Le cirque permanent que des politiciens de tous bords entretiennent dans notre pays a de quoi révulser, surtout que toutes les prises de position sont doublées d’une couardise de gens qui ne s’assument jamais. Le ping-pong entre experts de l’enfumage et manufacturiers du faux que nous ont offert Aminata Touré et Bougane Guèye pour refuser la paternité d’un courrier adressé au chef de l’Etat par une ligue de recalés, pour en faire une polémique au centre du débat public est d’un ridicule tel qu’on finit par se faire une religion de gens qui n’ont aucune mesure des enjeux de l’heure. De frêles ego qui se voient au-dessus de tout, jouent des coudes pour créer une polémique autour d’un courrier qu’une ligue boiteuse d’une quarantaine de recalés aura pondu. Ce courrier, qui a résulté d’une audience avec le président de la République, pour que nos enfants gâtés se rejettent la faute et certains d’entre eux se débinent, n’aurait jamais dû avoir une réponse. L’audience ne devait se tenir, car il n’y a aucun intérêt à écouter des voix éprouvées par la rigueur d’un système de vérification et qui en termes de représentativité au niveau national n’ont guère le pesant de leur discours. Je soulignais avec beaucoup de joie maligne, les claques que l’étape du parrainage a pu donner à beaucoup d’acteurs de notre vie publique. Beaucoup de nos grands seigneurs, qui se sont vus trop grands, se sont cognés à un mur de réalités qui leur révèle qu’ils ont beau avoir une existence médiatique, s’agiter de toute énergie et avec zèle à chaque occasion qui se pointe à eux, ce n’est pas pour autant qu’ils sont représentatifs ou pourraient même gagner une élection dans leur conseil de quartier.

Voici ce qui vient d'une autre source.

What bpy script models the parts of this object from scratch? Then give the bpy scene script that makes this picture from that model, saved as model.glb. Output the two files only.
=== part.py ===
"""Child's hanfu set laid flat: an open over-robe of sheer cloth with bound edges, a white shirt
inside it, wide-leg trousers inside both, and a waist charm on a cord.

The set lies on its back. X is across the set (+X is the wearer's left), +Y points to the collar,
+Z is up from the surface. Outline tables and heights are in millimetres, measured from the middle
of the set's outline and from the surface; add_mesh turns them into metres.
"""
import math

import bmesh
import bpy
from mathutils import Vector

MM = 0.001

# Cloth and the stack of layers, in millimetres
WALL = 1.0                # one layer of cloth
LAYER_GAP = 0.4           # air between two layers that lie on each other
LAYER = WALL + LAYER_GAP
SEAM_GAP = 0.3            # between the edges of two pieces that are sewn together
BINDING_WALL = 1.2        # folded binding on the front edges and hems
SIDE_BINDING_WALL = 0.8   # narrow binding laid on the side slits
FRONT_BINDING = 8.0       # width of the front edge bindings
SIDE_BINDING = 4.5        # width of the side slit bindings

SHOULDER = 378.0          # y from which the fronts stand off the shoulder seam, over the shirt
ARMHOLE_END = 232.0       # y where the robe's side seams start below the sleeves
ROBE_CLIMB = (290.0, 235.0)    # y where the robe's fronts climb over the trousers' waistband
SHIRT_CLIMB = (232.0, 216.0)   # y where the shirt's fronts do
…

C’est à coup de logorrhées interminables sur les plateaux télévisés ou en boucle sur les ondes. C’est aussi en pondant des textes creux et souvent insipides qui miment tragiquement des journaux intimes d’adolescents contrariés qu’ils arrivent à se rappeler de façon intempestive à la communauté nationale. C’est en se donnant en spectacle comme on a pu le voir ces derniers jours qu’ils suscitent un peu d’intérêt dans une civilisation où les contenus «appâts à clics» et les polémiques pour faire du buzz excitent plus qu’ils ne devraient le grand public. Ce n’est pas une vision politique sérieuse qu’ils partagent, ce ne sont pas des idées sérieuses et concrètes sur le fonctionnement de nos institutions qu’ils professent.

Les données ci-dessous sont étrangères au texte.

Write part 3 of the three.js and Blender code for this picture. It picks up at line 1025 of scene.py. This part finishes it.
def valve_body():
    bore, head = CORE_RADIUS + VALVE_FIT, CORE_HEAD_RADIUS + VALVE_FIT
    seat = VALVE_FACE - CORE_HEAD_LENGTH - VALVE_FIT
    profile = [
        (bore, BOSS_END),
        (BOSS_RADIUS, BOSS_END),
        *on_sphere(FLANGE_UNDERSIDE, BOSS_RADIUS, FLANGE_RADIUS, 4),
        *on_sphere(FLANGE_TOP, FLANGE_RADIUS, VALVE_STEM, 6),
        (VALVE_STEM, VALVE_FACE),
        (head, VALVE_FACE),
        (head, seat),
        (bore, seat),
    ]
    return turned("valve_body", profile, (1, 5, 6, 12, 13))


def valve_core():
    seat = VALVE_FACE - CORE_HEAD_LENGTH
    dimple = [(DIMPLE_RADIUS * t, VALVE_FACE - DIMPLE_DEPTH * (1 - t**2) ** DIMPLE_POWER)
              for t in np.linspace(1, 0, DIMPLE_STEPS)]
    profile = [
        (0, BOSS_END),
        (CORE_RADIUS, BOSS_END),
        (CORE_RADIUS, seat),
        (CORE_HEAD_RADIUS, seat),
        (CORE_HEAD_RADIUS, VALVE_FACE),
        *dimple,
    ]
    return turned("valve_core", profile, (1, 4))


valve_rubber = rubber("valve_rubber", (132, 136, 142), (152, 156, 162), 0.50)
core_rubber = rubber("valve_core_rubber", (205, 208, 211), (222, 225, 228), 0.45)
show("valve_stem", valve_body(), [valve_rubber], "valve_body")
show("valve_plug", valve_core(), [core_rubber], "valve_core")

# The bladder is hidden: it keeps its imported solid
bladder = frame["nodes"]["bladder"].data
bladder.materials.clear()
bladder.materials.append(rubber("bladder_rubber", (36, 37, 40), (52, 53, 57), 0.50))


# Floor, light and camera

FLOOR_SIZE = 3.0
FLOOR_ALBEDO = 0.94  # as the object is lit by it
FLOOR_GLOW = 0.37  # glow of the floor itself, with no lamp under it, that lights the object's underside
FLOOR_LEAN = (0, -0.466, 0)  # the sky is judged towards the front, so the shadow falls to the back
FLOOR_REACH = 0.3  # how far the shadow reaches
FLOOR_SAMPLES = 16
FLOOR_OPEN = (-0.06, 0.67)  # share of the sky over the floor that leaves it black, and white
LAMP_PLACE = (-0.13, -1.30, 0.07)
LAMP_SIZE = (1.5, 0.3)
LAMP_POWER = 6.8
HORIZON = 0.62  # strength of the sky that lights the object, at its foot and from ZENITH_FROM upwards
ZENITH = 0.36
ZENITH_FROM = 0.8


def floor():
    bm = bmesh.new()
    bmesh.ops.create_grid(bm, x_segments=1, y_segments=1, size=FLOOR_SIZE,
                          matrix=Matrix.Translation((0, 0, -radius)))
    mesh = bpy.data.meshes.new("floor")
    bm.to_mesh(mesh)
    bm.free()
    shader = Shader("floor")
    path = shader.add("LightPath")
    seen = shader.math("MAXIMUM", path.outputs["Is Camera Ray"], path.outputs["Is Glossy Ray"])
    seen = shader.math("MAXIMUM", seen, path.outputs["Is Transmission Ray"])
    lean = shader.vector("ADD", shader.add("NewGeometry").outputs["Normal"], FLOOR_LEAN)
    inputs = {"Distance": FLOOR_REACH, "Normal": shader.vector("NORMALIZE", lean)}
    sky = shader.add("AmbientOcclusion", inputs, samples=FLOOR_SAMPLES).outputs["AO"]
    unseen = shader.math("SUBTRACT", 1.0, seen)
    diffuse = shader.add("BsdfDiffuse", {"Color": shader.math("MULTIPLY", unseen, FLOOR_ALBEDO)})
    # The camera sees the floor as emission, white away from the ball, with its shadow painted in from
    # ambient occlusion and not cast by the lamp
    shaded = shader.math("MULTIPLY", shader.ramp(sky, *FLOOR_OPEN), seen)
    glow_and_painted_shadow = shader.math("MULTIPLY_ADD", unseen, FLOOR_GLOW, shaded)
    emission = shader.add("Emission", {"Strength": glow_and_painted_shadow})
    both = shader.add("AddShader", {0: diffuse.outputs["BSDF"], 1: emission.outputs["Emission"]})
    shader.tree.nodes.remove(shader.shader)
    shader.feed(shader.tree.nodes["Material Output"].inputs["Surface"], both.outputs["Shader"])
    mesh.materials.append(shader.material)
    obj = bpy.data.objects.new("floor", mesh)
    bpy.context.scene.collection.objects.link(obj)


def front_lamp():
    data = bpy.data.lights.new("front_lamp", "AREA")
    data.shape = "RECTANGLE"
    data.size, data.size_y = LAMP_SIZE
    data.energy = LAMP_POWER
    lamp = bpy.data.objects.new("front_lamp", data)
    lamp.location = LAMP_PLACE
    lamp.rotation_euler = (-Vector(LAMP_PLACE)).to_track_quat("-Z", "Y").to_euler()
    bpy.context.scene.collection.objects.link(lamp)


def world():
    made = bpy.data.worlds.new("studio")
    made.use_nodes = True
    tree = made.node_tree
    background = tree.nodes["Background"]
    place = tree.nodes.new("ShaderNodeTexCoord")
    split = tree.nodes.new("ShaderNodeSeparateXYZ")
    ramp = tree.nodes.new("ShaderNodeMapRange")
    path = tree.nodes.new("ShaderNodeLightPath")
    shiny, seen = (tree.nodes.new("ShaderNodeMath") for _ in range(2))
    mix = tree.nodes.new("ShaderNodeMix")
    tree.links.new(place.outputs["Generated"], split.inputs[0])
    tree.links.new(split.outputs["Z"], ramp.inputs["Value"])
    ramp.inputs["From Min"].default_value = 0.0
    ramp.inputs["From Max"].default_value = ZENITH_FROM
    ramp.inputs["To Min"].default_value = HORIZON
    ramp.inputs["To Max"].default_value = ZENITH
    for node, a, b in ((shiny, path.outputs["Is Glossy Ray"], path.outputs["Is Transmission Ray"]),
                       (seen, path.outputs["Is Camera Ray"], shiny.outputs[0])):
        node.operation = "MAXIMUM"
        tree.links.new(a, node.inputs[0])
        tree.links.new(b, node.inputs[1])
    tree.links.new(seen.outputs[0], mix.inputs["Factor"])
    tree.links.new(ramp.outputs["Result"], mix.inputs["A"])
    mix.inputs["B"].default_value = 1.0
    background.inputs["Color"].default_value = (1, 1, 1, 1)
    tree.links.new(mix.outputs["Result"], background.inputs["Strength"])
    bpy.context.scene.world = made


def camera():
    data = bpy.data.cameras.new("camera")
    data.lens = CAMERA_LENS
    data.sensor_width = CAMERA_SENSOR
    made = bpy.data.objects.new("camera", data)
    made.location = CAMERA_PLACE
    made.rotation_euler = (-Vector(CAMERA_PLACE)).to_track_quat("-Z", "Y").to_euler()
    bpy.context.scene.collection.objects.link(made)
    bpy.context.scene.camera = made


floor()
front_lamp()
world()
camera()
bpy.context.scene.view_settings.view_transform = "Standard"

Rien des sorties ou des prises de parole de cette caste politique n’évoque de façon sincère une prise en compte de l’intérêt général ou des enjeux collectifs. Tout se résume aux intérêts vexés et privilèges contrariés face à la réalité du jeu politique, d’entrepreneurs politiques qui n’ont de mérite que celui de s’agiter dans un espace public sans trouver de réels répondants pour leur faire face. Dans l’opération de charme auprès de l’opinion, on aura vu certains de nos illustres recalés demander au président de la République de permettre à Bassirou Diomaye Faye, candidat à l’élection présidentielle, de «compétir» à armes égales à la Présidentielle, en étant élargi de prison. L’insulte à la séparation des pouvoirs passée sous silence, car on ne peut oublier que beaucoup de nos si nobles gardiens du respect des règles républicaines se donnent une importance à parler toujours d’une nécessaire transparence et indépendance de la Justice. Un objectif est d’effacer une série de faits graves qui ont eu à déstabiliser le fonctionnement de l’Etat du Sénégal et menacer son autorité, au point que Ousmane Sonko en tête et beaucoup de ses sbires soient mis en détention pour des faits graves de troubles à l’ordre public et association à des entreprises terroristes. Si on veut, sur le prétexte fallacieux qu’un candidat sur la tête duquel de telles accusations pèsent, soit autorisé à se pavaner dans les rues dans un souci de jeu démocratique, on pourrait vider toutes les prisons du pays pendant qu’on y est.

Revenons au mur du parrainage, puisque c’est aussi de ça qu’il s’agit. Si en trois mois, une personne et sa machine politique ne sont pas en mesure de collecter plus de 40 000 signatures de leurs compatriotes, en bonne et due forme, devrait-on perdre du temps à souffrir des errements et caprices de tels individus le temps d’une campagne électorale aussi sérieuse que celle pour l’élection présidentielle ? Doit-on accorder parole et intérêt à des gens qui initient des choses, et ne sont guère en mesure de les assumer, et mentent en permanence à l’opinion ? Le Sénégal peut-il se permettre, avec les enjeux de l’heure dans le fonctionnement de son économie, dans la gestion de son virage énergétique avec l’exploitation des hydrocarbures et dans la sécurisation de son territoire et de sa façade maritime, que la parole publique soit constamment prise en otage par des prestidigitateurs sans talent que celui d’une gueule qui porte ? D’aucuns diront que le jeu démocratique est fait de telle sorte. On ne peut priver des individus de parole, aussi viles que puissent être leurs opinions. Toutefois, il y a un jeu qu’on ne peut laisser prospérer.

A force de se faire assaillir par des «tocards» et de penser que toute conduite outrageuse doit pouvoir se discuter, cette République et ses premiers dépositaires finissent à en perdre leur âme. C’est regrettable qu’à l’heure où l’Etat devrait être le plus fort, on ne cesse dans ce pays de le fragiliser à coups de calculs politiciens, d’aménagements de petits intérêts et surtout qu’on ne cesse d’accorder une importance à des individus dont la pire des erreurs communes que nous ayons fait en tant que communauté nationale, aura été de leur permettre une existence politique et médiatique.

Nos militants de la démocratie et de l’inclusivité sans filtre oublient toujours le coup financier d’une élection sur les maigres ressources du contribuable sénégalais. On ne peut imaginer le cauchemar d’une élection avec une cinquantaine de fanfarons et d’agitateurs. L’impression des bulletins de vote ou même la gestion de la sécurité de ce contingent donnent déjà le tournis.

Le fiasco des élections législatives de 2017, avec 47 listes en compétition pour un siège au Parlement, est encore frais dans les mémoires.